Impressions and Quantities
One impression of 5000 copies.
Variants
None noted.
Dust Jackets
Jackets are printed black and red on white stock with a silhouetted photograph of Churchill giving the V-sign. The back face promotes, among other titles, Arthur M. Schlesinger, Jr.’s The Age of Jackson and Henry Steele Commager and Allan Nevins’ America. In 1968, Commager would edit the abridged edition of Marlborough. No jacket variations noted.
Comments
This is a thin volume comparable in size to the American Dawn of Liberation. This edition was reset but the contents were not altered; there is no frontispiece or internal illustrations.
Appraisal
The scarcest of the Little, Brown war speech volumes, the American Edition can command three figures in fine condition.
Canadian Issue
Cohen A223.3 / ICS A112c
Publisher: McClelland and Stewart Ltd., Toronto, 1946
An offprint from the Little, Brown American Edition, the Canadian Issue was is the same size but slightly thinner. The differences are the McClelland and Stewart name in place of Little, Brown on the spine and title page, no price on jacket flap, and McCLELLAND | and STEWART printed black on a white panel on the jacket spine. The red cloth is coarser and lighter than the American Edition. Published August 1946, one impression. Unlike earlier Canadian issues, copies of Victory are truly scarce, and hotly sought after by collectors wishing to complete their Canadian volumes.
Australian Edition
Cohen A223.4 / ICS A112d
Publisher: Cassell and Company Ltd., Melbourne, 1947
Bound in light green buckram blocked black on spine with more words than the English Edition: title and publisher’s name plus “War | Speeches | by the | RIGHT HON. | WINSTON | S. | CHURCHILL, | P.C., M.P.” 8vo, 248 pages numbered (i) -(xii) and 1-(235) (+1). Wholly set and printed in Australia by Wilke & Co. of Melbourne. Illustrations are the same as the English Edition and in the same places. Published at A 12s. 6d.

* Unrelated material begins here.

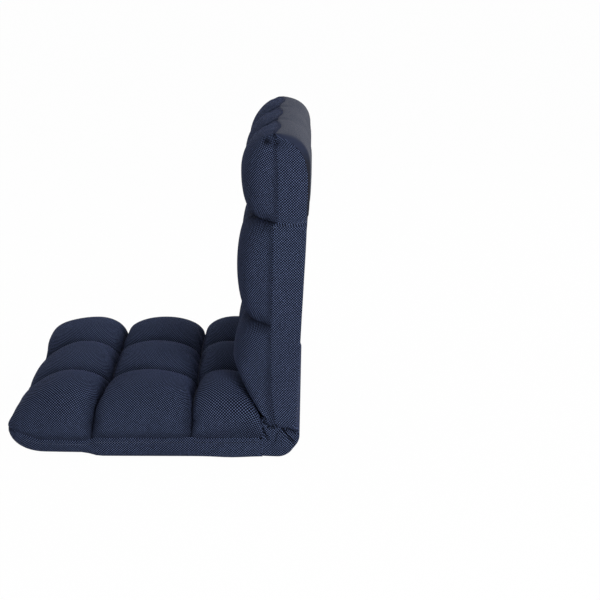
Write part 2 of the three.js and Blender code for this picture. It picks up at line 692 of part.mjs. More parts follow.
// A crossbar whose ends are notched to fit round the side tubes
function crossbarGeometry(place, direction) {
  const rod = (radius, length) =>
    new THREE.CylinderGeometry(radius, radius, length, CROSSBAR_SIDES).rotateZ(Math.PI / 2);
  const bar = rod(CROSSBAR_DIAMETER / 2, 2 * FRAME_HALF_WIDTH);
  const bore = rod(CROSSBAR_DIAMETER / 2 - CROSSBAR_WALL, 2 * CHAIR_WIDTH);
  const seats = [-1, 1].map((side) => {
    const radius = TUBE_DIAMETER / 2 + GAP;
    const seat = new THREE.CylinderGeometry(radius, radius, 2 * CROSSBAR_DIAMETER, 2 * CROSSBAR_SIDES);
    return seat.translate(side * FRAME_HALF_WIDTH, 0, 0);
  });
  const fitted = toGeometry(drilled(toSolid(bar), bore, ...seats));
  return fitted.translate(0, direction * place, TUBE_HEIGHT);
}

// The cloth sleeve over the hinge, for the upright chair: a flat duct that follows the floor, turns
// up round the hinge axis and meets the back
function sleeveGeometry() {
  const turn = radians(UPRIGHT_ANGLE);
  const axis = new THREE.Vector2(0, AXIS_HEIGHT);
  const start = CUSHION_START - GAP;
  const outerRadius = AXIS_HEIGHT - SLEEVE_LIFT;
  const arc = outerRadius * turn;
  const whole = 2 * start + arc;
  const low = (share) => {
    const done = share * whole;
    const bent = THREE.MathUtils.clamp(done - start, 0, arc) / outerRadius;
    const straight = done < start ? done - start : Math.max(0, done - start - arc);
    return new THREE.Vector2(straight, -outerRadius).rotateAround(new THREE.Vector2(), bent).add(axis);
  };
  const seatLip = new THREE.Vector2(-start, SEAT_SEAM_AT_HINGE - AXIS_HEIGHT);
  const backLip = new THREE.Vector2(start, BACK_SEAM_AT_HINGE - AXIS_HEIGHT);
  backLip.rotateAround(new THREE.Vector2(), turn);
  const high = (share) => {
    const angle = THREE.MathUtils.lerp(seatLip.angle(), backLip.angle(), share);
    const radius = THREE.MathUtils.lerp(seatLip.length(), backLip.length(), share);
    return new THREE.Vector2(Math.cos(angle), Math.sin(angle)).multiplyScalar(radius).add(axis);
  };
  const ring = (share, inset) => {
    const bottom = low(share);
    const top = high(share);
    const between = top.clone().sub(bottom).setLength(inset);
    bottom.add(between);
    top.sub(between);
    const half = CHAIR_WIDTH / 2 - SLEEVE_SIDE_INSET - inset;
    const corners = [[-half, bottom], [half, bottom], [half, top], [-half, top]];
    return corners.map(([x, p]) => new THREE.Vector3(x, p.x, p.y));
  };
  const shares = Array.from({ length: SLEEVE_RINGS + 1 }, (_, k) => k / SLEEVE_RINGS);
  const rings = (inset) => shares.map((share) => ring(share, inset));
  return pipe(rings(0), rings(SLEEVE_THICKNESS));
}

const columns = [0, ...COLUMN_LINE_SHARES, 1].map((share) => (share - 1 / 2) * CHAIR_WIDTH);

const seat = {
  direction: -1,
  length: SEAT_LENGTH,
  crown: SEAT_CROWN,
  columns,
  lines: [CUSHION_START, ...SEAT_LINE_SHARES.map((share) => share * SEAT_LENGTH), SEAT_LENGTH],
  hingeEdge: { run: SEAT_HINGE_RUN, power: SEAT_HINGE_POWER },
  farEdge: { run: SEAT_FRONT_RUN, power: SEAT_FRONT_POWER },
  seamAtHinge: SEAT_SEAM_AT_HINGE,
  seamAtFar: SEAT_SEAM_AT_FRONT,
  frameLength: SEAT_FRAME_LENGTH,
  tubeStart: SEAT_TUBE_START,
  flatThickness: SEAT_FLAT_THICKNESS,
  rivetPlaces: SEAT_RIVET_PLACES,
};

const back = {
  direction: 1,
  length: BACK_LENGTH,
  crown: BACK_CROWN,
  columns,
  lines: [CUSHION_START, ...BACK_LINE_SHARES.map((share) => share * BACK_LENGTH), BACK_LENGTH],
  hingeEdge: { run: BACK_HINGE_RUN, power: BACK_HINGE_POWER },
  farEdge: { run: BACK_TOP_RUN, power: BACK_TOP_POWER },
  seamAtHinge: BACK_SEAM_AT_HINGE,
  seamAtFar: BACK_SEAM_AT_TOP,
  frameLength: BACK_FRAME_LENGTH,
  tubeStart: BACK_TUBE_START,
  flatThickness: BACK_FLAT_THICKNESS,
  rivetPlaces: BACK_RIVET_PLACES,
};

const sides = [
  { name: "left", x: FRAME_HALF_WIDTH },
  { name: "right", x: -FRAME_HALF_WIDTH },
];

// Covers and foam of one cushion
function addSoftPieces(group, cushion, names) {
  const quilted = quiltedGrid(cushion);
  const pan = panGrid(cushion);
  const coverInside = insetGrid(quilted, COVER_THICKNESS, COVER_THICKNESS, 1, false);
  const panInside = insetGrid(pan, COVER_THICKNESS, COVER_THICKNESS, -1, true);
  piece(group, names.cover, clothSheet(quilted, coverInside), meshCloth);
  piece(group, names.foam, foamGeometry(cushion), foam);
  piece(group, names.pan, clothSheet(pan, panInside), names.panFinish);
}

// Frame tube with its rivet holes, crossbars and webbing
function addFrame(group, cushion, name, crossbars, bands) {
  const holes = sides.flatMap(({ x }) =>
    rivetHoles(cushion.direction, cushion.rivetPlaces, x, AXIS_HEIGHT),
  );
  const tube = toGeometry(drilled(toSolid(frameGeometry(cushion)), ...holes));
  piece(group, name + "_frame", tube, paintedSteel);
  crossbars.shares.forEach((share, k) => {
    const bar = crossbarGeometry(share * cushion.frameLength, cushion.direction);
    piece(group, name + "_crossbar_" + crossbars.names[k], bar, paintedSteel);
  });
  bands.forEach((share, k) => {
    const band = webbingGeometry(share * cushion.frameLength, cushion.direction);
    piece(group, name + "_webbing_" + (k + 1), band, webbing);
  });
}

function addRivets(group, cushion, name, grip) {
  sides.forEach((side) => {
    cushion.rivetPlaces.forEach((place, k) => {
      const rivet = headedPin(RIVET_RADIUS, grip, RIVET_HEAD_RADIUS, RIVET_HEAD_HEIGHT);
      rivet.translate(side.x, cushion.direction * place, TUBE_HEIGHT);
      piece(group, name + "_rivet_" + side.name + "_" + (k + 1), rivet, platedSteel);
    });
  });
}

// The seat, from the floor up
const seatGroup = new THREE.Group();
addSoftPieces(seatGroup, seat, {
  cover: "seat_top_cover",
  foam: "seat_foam",
  pan: "seat_base_cover",
  panFinish: meshCloth,
});
const seatBars = { shares: SEAT_CROSSBAR_SHARES, names: ["rear", "front"] };
addFrame(seatGroup, seat, "seat", seatBars, SEAT_WEBBING_SHARES);
addRivets(seatGroup, seat, "seat", SEAT_FLAT_THICKNESS + 2 * GAP);
piece(seatGroup, "hinge_sleeve", sleeveGeometry(), meshCloth);
sides.forEach(({ name, x }) => {
  const toothed = ratchetGeometry(x).translate(0, 0, AXIS_HEIGHT);
  piece(seatGroup, "ratchet_plate_" + name, toothed, platedSteel);
  const grip = 2 * (CHEEK_FACE + GAP);
  const pin = headedPin(PIVOT_RADIUS, grip, PIVOT_HEAD_RADIUS, PIVOT_HEAD_HEIGHT);
  piece(seatGroup, "pivot_pin_" + name, pin.translate(x, 0, AXIS_HEIGHT), platedSteel);
});

// The back, drawn flat and turned up about the hinge axis
const backGroup = new THREE.Group();
backGroup.position.z = AXIS_HEIGHT;
backGroup.rotation.x = radians(UPRIGHT_ANGLE);
const backFlat = new THREE.Group();
backFlat.position.z = -AXIS_HEIGHT;
backGroup.add(backFlat);
addSoftPieces(backFlat, back, {
  cover: "back_front_cover",
  foam: "back_foam",
  pan: "back_rear_cover",
  panFinish: smoothCloth,
});
const backBars = { shares: BACK_CROSSBAR_SHARES, names: ["lower", "upper"] };
addFrame(backFlat, back, "back", backBars, BACK_WEBBING_SHARES);
addRivets(backFlat, back, "back", 2 * (CHEEK_FACE + GAP));
sides.forEach(({ name, x }) => {
  ["inner", "outer"].forEach((face) => {
    const outwards = face === "outer" ? Math.sign(x) : -Math.sign(x);
    const cheek = cheekGeometry(x + outwards * CHEEK_OFFSET, x);
    piece(backGroup, "hinge_cheek_" + name + "_" + face, cheek, platedSteel);
  });
  const grip = 2 * (CHEEK_FACE + GAP);
  const pawlPin = headedPin(RIVET_RADIUS, grip, RIVET_HEAD_RADIUS, RIVET_HEAD_HEIGHT);
  piece(backGroup, "pawl_pin_" + name, pawlPin.translate(x, PAWL_PIN.x, PAWL_PIN.y), platedSteel);
  const post = headedPin(POST_RADIUS, grip, POST_HEAD_RADIUS, POST_HEAD_HEIGHT);
  piece(backGroup, "spring_post_" + name, post.translate(x, SPRING_POST.x, SPRING_POST.y), platedSteel);
  piece(backGroup, "pawl_spring_" + name, springGeometry().translate(x, 0, 0), springSteel);
  const pawl = piece(backGroup, "pawl_" + name, pawlGeometry(), platedSteel);
  pawl.position.set(x, PAWL_PIN.x, PAWL_PIN.y);
  pawl.rotation.x = radians(PAWL_SWING);
});

// The chair stands over its origin
const chair = new THREE.Group();
chair.add(seatGroup, backGroup);
chair.updateMatrixWorld(true);
const middle = new THREE.Box3().setFromObject(chair, true).getCenter(new THREE.Vector3());
chair.position.y = -middle.y;

export default chair;
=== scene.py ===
import json
import math
from types import SimpleNamespace

import bmesh
import bpy
import numpy as np
from mathutils import Matrix, Vector, noise


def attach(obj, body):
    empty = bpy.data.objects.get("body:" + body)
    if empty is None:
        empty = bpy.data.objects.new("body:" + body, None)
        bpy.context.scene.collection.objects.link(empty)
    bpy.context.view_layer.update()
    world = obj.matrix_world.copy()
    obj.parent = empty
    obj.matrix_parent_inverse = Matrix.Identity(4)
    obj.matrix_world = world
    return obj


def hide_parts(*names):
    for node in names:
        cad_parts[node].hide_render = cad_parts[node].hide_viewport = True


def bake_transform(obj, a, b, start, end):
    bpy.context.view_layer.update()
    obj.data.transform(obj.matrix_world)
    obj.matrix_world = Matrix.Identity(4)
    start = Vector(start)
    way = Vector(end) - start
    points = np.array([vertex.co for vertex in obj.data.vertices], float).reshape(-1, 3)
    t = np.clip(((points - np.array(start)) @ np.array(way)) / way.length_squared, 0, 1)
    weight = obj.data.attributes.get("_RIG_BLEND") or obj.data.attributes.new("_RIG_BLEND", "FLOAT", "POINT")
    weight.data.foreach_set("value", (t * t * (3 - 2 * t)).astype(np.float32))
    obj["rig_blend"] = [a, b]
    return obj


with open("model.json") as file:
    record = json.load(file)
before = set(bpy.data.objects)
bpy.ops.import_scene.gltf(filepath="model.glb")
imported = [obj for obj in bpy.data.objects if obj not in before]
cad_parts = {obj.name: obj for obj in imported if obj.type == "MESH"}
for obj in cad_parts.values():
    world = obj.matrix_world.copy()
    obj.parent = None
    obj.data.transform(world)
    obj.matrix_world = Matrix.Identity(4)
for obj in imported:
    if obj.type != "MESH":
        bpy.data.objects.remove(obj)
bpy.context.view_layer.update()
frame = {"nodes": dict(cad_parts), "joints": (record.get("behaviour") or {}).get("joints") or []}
scene = bpy.context.scene

# ---------------------------------------------------------------------------------------------
# The studio: a plain white floor and backdrop under soft light, seen from the chair's left side.
# The camera stands where the photograph was taken. The white of the floor is only what the
# camera sees; the chair itself is lit at a plain level.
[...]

This edition was published very late—later in fact than the Australian Secret Session Speeches. Its reset text has slightly different pagination from the English edition but contains the same material. The dust jacket is printed black and light blue fading into dark blue; no variations reported. There was only one impression, whose title page verso contains the line “Australian Edition…..1947”. There may be binding variants.